Random Forest implements multiple decision trees, where a random subset of features is dropped in each decision tree, thus minimizing the chance of overfitting to the training data. The class label of a sample is predicted by feeding that sample’s feature values into each decision tree, obtaining each decision tree’s predicted class label, and then taking the majority of votes to assign the output class label [
59].
An RF model’s accuracy is based on multiple parameters, namely the number of decision trees, the best-split algorithm, and whether the tree has been pre-pruned or not. Pre-pruning refers to limiting the growth of the trees. This is conducted to further ensure that the model does not overfit.
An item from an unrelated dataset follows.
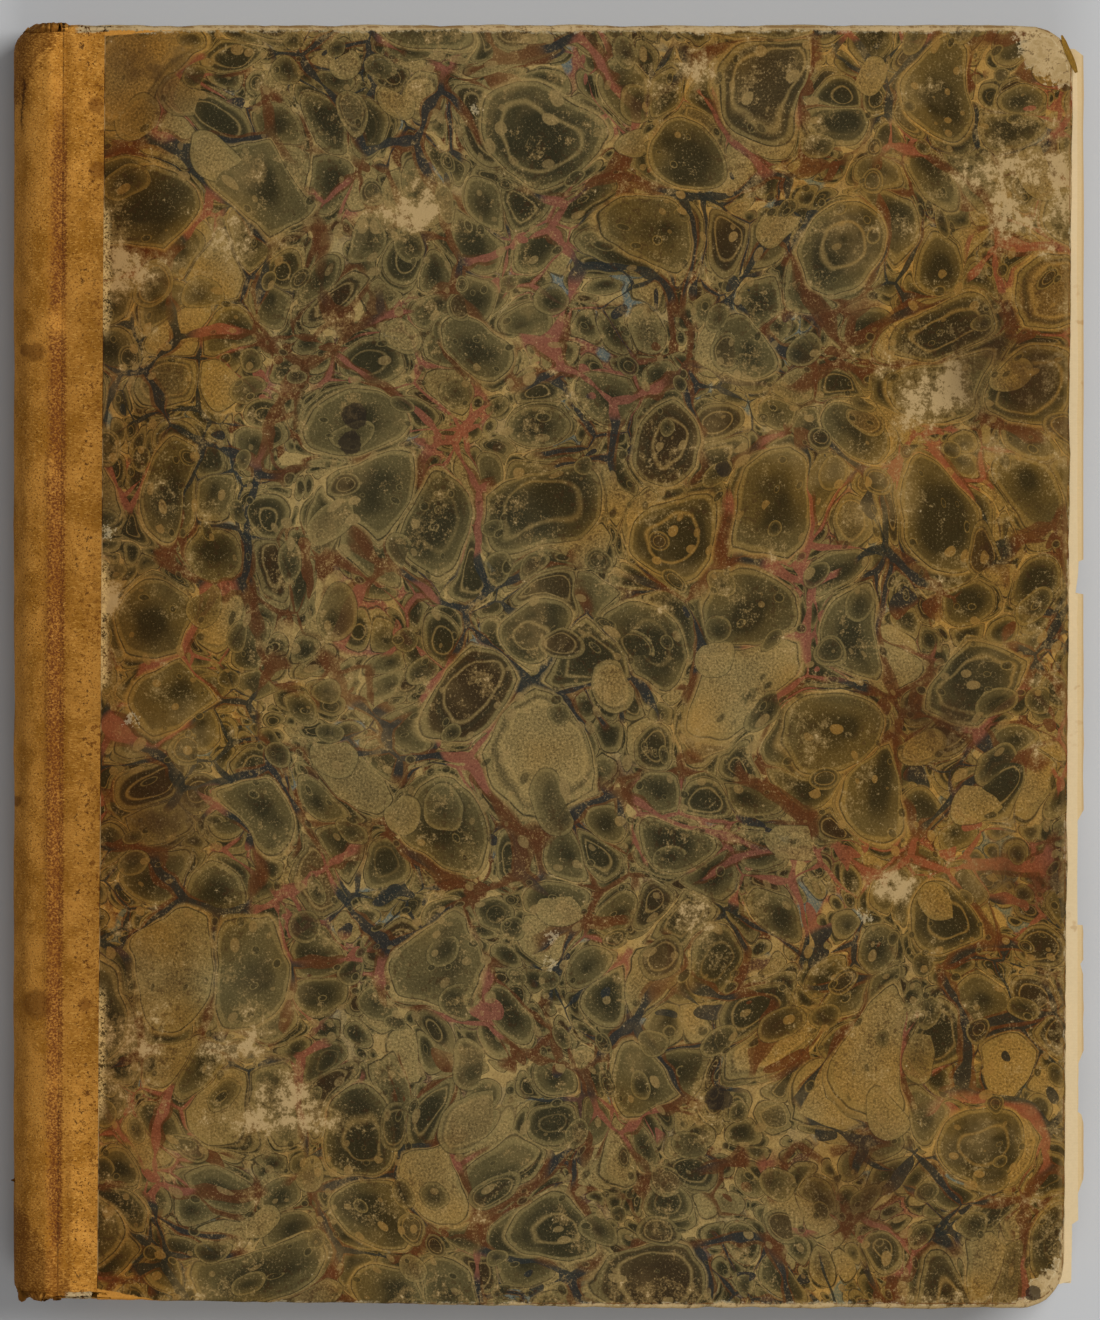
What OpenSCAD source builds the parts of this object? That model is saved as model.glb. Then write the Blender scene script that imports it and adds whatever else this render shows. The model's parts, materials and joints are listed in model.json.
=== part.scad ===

One way of conducting this is by limiting the maximum depth of the trees or by varying certain parameters during training.
The
n_estimators parameter refers to the number of decision trees used in the random forest. The
criterion parameter specifies the method of choosing the best feature for splitting the data at each node. We experimented with the
gini,
log_loss, and
cross-entropy methods for
criterion and discovered that the
log_loss method results in a better performance. The
max_depth and
ccp_alphas parameters are used to pre-prune the trees.
max_depth refers to the maximum depth of each decision tree in the RF model, whereas
ccp_alphas is a constant that specifies which sub-trees are allowed in a singular tree based on their cost complexity. By limiting the depth and complexity of the trees, we can ensure better performance.
Table 6 summarizes the different RF models resulting from parameter variations.